Что такое «государево дело»? В Уложении этот термин обозначает важное государственное преступление. В чем же отличие «государева слова» от «государева дела»? Уже первые упоминания этих выражений в документах показывают, что современники не обращали внимания на различия в их употреблении326. В Уложении 1649 года «слово» и «дело» также используются на равных: «Учнут за собою сказывать „государево дело или слово“» (глава 2, статья 14).

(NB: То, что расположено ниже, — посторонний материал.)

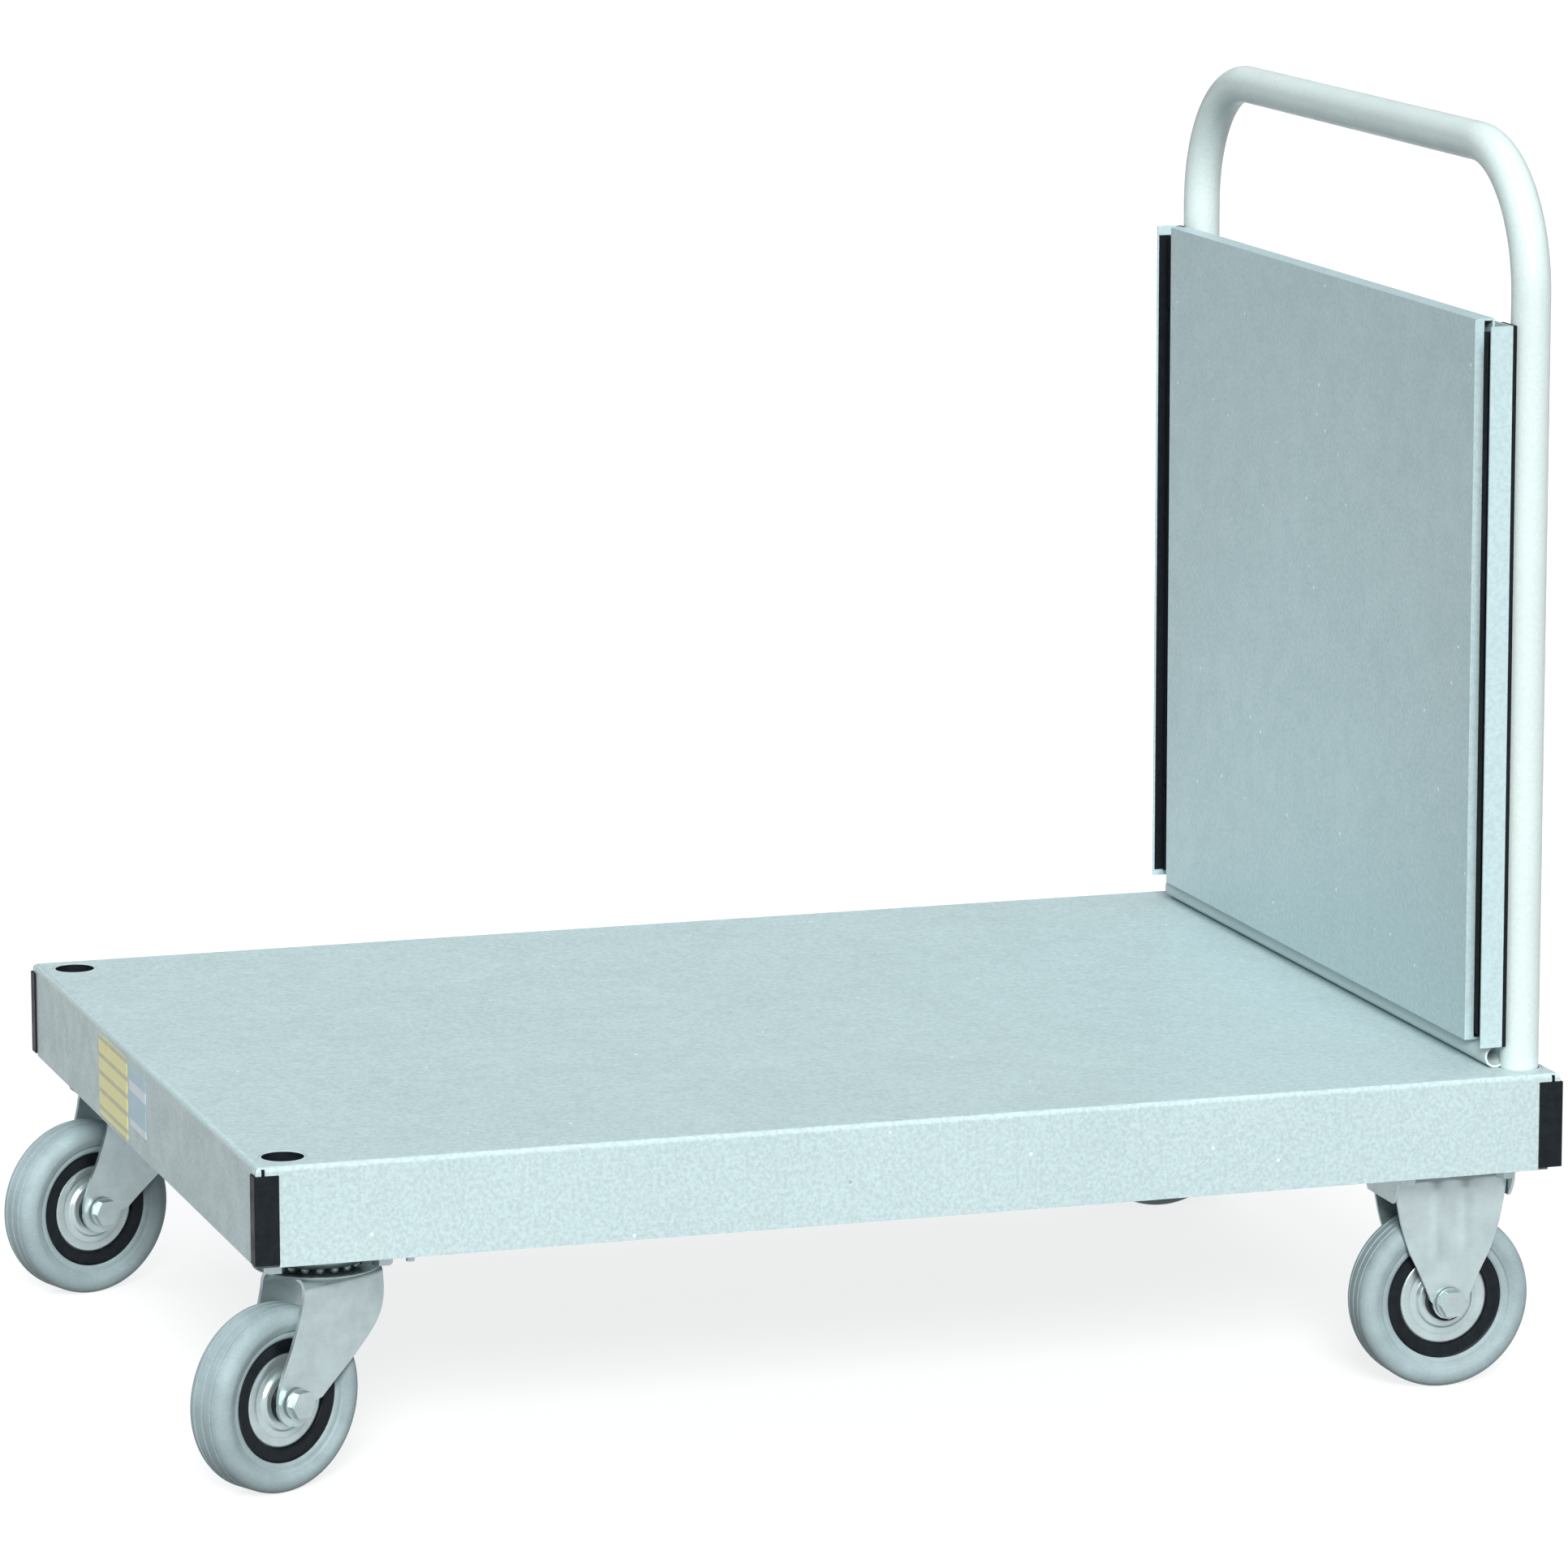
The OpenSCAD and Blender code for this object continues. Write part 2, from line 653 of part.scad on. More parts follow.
module at_rivets() {
    for (z = [panel_z + rivet_drop, panel_top - rivet_drop], i = [0 : rivet_count - 1])
        translate([0, (i - (rivet_count - 1) / 2) * rivet_pitch, z]) children();
}

module front_panel() color(panel_colour) truck() {
    back = floor_x - face_x;
    turn = 12;
    difference() {
        translate([face_x, -panel_half, panel_z]) {
            cube([panel_t, 2 * panel_half, panel_h]);
            for (y = [0, 2 * panel_half - panel_t]) translate([0, y, 0]) cube([lip_d, panel_t, panel_h]);
            for (z = [0, panel_h - panel_t]) translate([0, 0, z]) cube([back, 2 * panel_half, panel_t]);
            for (z = [0, panel_h - turn]) translate([back - panel_t, 0, z])
                cube([panel_t, 2 * panel_half, turn]);
        }
        at_rivets() rod_x(rivet_r + fine / 2, floor_x - panel_t - eps, floor_x + eps);
    }
}

// ribbed strips on the grooves' floors, with a lip up the outer wall
module groove_liners() color(black_colour) truck() {
    wall = tray_half - panel_t;
    under = panel_half + tiny;
    from_z = panel_z + 5;
    liner_h = panel_h - 14;
    difference() {
        mirrored_y() {
            translate([floor_x - liner_t, under, from_z]) cube([liner_t, wall - under, liner_h]);
            for (y = [under, wall - 8]) translate([floor_x - liner_t - 2, y, from_z]) cube([3, 8, liner_h]);
            translate([tray_front + 1, wall - 1, from_z]) cube([tray_d - panel_t - 2, 1, liner_h]);
        }
        at_screws() rod_x(5, tray_front - eps, floor_x + eps);
    }
}

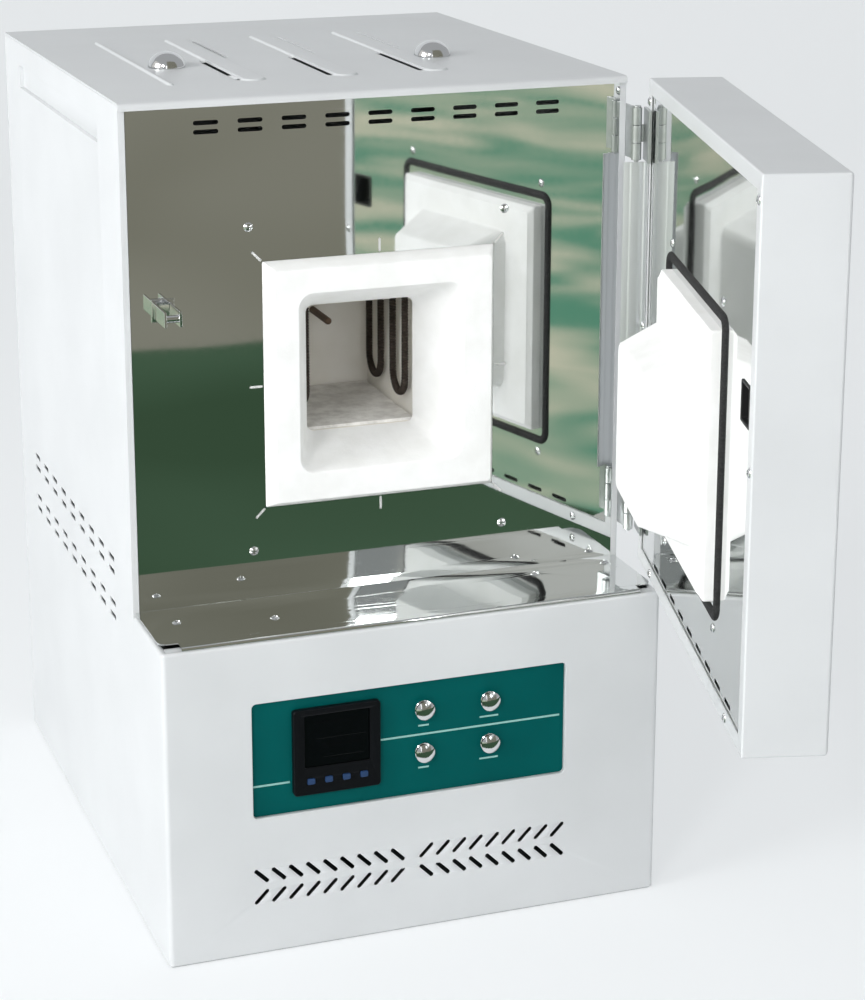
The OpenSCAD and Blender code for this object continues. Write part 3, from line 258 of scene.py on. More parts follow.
# ---- Top cover: one folded sheet with three wide raised beads, louvred on both flanks, a narrow
# rib, and two chromed dome nuts. Its front edge is folded down over the front plate with a soft
# radius.
def rings(rows, n=6):
    """Rounded rectangles one behind another. A row is width, height, radius, depth, middle x,
    middle z: the first parameter is the row, the second runs round the corners,
    corner + radius * (cos, sin)."""
    rows = np.array([tuple(row) + (0, 0) * (len(row) == 4) for row in rows], float)
    w, h, r, depth, x, z = rows.T[..., None]
    turn = np.radians(np.linspace(0, 90, n + 1) + 90 * np.arange(4)[:, None]).ravel()
    right = np.repeat([1, -1, -1, 1], n + 1)
    up = np.repeat([1, 1, -1, -1], n + 1)
    across = x + right * (w / 2 - r) + r * np.cos(turn)
    high = z + up * (h / 2 - r) + r * np.sin(turn)
    return np.stack([across, np.broadcast_to(depth, across.shape), high], -1)


def loop(w, h, r, at=(0, 0), turn=0, n=6):
    """One rounded rectangle as (u, v) points, turned about its middle by degrees and moved to its
    place."""
    points = rings([(w, h, r, 0)], n)[0][:, [0, 2]]
    c, s = np.cos(radians(turn)), np.sin(radians(turn))
    return points @ np.array([[c, s], [-s, c]]) + at


def flat(loops, near, far=None, facing="y"):
    """A flat sheet: the first loop is its outline, the others are cut out. It is filled as one flat
    curve from near to far, or without a thickness, and faces along the named axis."""
    far = near if far is None else far
    curve = bpy.data.curves.new("outline", "CURVE")
    curve.dimensions = "2D"
    curve.fill_mode = "BOTH"
    curve.extrude = abs(far - near) / 2
    for points in loops:
        spline = curve.splines.new("POLY")
        spline.points.add(len(points) - 1)
        placed = np.c_[points, np.zeros(len(points)), np.ones(len(points))]
        spline.points.foreach_set("co", placed.ravel())
        spline.use_cyclic_u = True
    outline = bpy.data.objects.new("outline", curve)
    mesh = bpy.data.meshes.new_from_object(outline)
    flat_points = np.empty(3 * len(mesh.vertices))
    mesh.vertices.foreach_get("co", flat_points)
    u, v, w = flat_points.reshape(-1, 3).T
    depth = (near + far) / 2 + w
    order = {"x": (depth, u, v), "y": (u, depth, v), "z": (u, v, depth)}[facing]
    faces = [list(face.vertices) for face in mesh.polygons]
    bpy.data.objects.remove(outline)
    bpy.data.curves.remove(curve)
    bpy.data.meshes.remove(mesh)
    return np.stack(order, -1), faces


def turned(profile, at, n=40, facing="y"):
    """A profile of (radius, height) turned about an axis: middle + radius * (cos, sin), and height
    along it."""
    r, h = np.array(profile, float).T[..., None]
    turn = np.radians(np.arange(n) * 360 / n)
    u, v, w = r * np.cos(turn), r * np.sin(turn), np.broadcast_to(h, (len(r), n))
    order = {"x": (w, u, v), "y": (u, w, v), "z": (u, v, w)}[facing]
    return np.stack(order, -1) + np.array(at, float)


bead_spots = [(x, 29.0, 260.0, 21.5) for x in (-78.0, -1.0, 76.0)] + [(-147.0, 29.0, 260.0, 6.0)]
louvres = [(x + side * 10.75, 28.5 + side * 63.5, side)
           for x in (-78.0, -1.0, 76.0) for side in (-1, 1)]
dome_spots = [(-125.3, -1.0), (101.5, -14.0)]


def pressed(x, y, long, wide):
    """The flank of a raised bead: rounded rectangles that step in by t * 2.4 and rise by
    0.75 * (1 - cos(pi * t))."""
    inset = np.array([0.0, 0.5, 1.1, 1.8, 2.4])
    high = TOP + 1.5 * (1 - np.cos(np.pi * inset / 2.4)) / 2
    rows = [np.c_[loop(wide - 2 * i, long - 2 * i, min(wide / 2, 10) - i, (x, y), n=9),
                  np.full(40, h)] for i, h in zip(inset, high)]
    return skin(np.stack(rows), ends=False)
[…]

В 1705 году появился указ о посадских, которые привлекались за кричанье «слова». Таких людей надлежало вести в Ратушу, где их допрашивали, «нет ли чего за ними причинного о его государеве здравии». Если ответ был положительный, то крикун немедленно, по силе закона 1702 года, переправлялся в Преображенский приказ, к Ромодановскому. Если же кто, «не ведая разности „слова“ с „делом“, скажет „дело“, а явится „слово“, то тем и другим, которые станут сказывать за собою его „государевы дела“, указ чинить в Ратуше им, инспекторам с товарищи». Из контекста указа, как справедливо заметил Н. Н. Покровский, следовало, что власть пытается отделить политические дела от дел по прочим преступлениям, подведомственным не Преображенскому приказу, а Ратуше. При этом «слово» относилось к политическому преступлению, а «дело» – к должностному или иному неполитическому преступлению327. В указе же 1713 года словосочетание «государево слово и дело» и «государево слово или дело» используются без различий328. Такая нечеткость, неопределенность понятий обычна для законодательства тех времен.
Думаю, в конечном счете речь идет о двойном смысле понятия «государево слово и дело». Во-первых, им обозначали важное исключительно для государя дело, и, во-вторых, «государево слово и дело» есть публичное заявление изветчика не собственно о государственном преступлении (информация о нем являлась тайной), а о своей осведомленности о преступлении и желании сообщить об этом государю. Аббат Шапп д’Отрош наилучшим образом объяснял по-французски второй смысл знаменитого выражения «слово и дело» – «Я обвиняю вас в оскорблении величества словом и делом!»329.
Когда впервые появилось это выражение, точно сказать невозможно. Во всяком случае, это произошло не позже начала XVII века. Уже тогда процессы, начатые по заявлению «слова и дела», являются обычными330. В 1713 году была предпринята серьезная попытка уточнить содержание доносов, объявленных через публичное кричание «слова и дела». В указе сказано: «Ежели кто напишет или словесно скажет за собой „государево слово или дело“ и те бы люди писали и сказывали в таких делах, которые касаютца о их государском здоровье и высокомонаршеской чести, или ведают какой бунт, или измену. А о протчих делах, которые к вышеписанным не касаются, доносить кому надлежит, а в тех своих доношениях писать им, ежели на кого какие дела ведают, сущую правду. А письменно и словом в таких делах „слова или дела“ за собою не сказывать. А буде с сего его, Великого государя, указу станут писать или сказывать за собою „государево слово или дело, кроме помянутых причин, и им за то тем быть в великом наказании и разорении и сосланы будут на каторгу»331.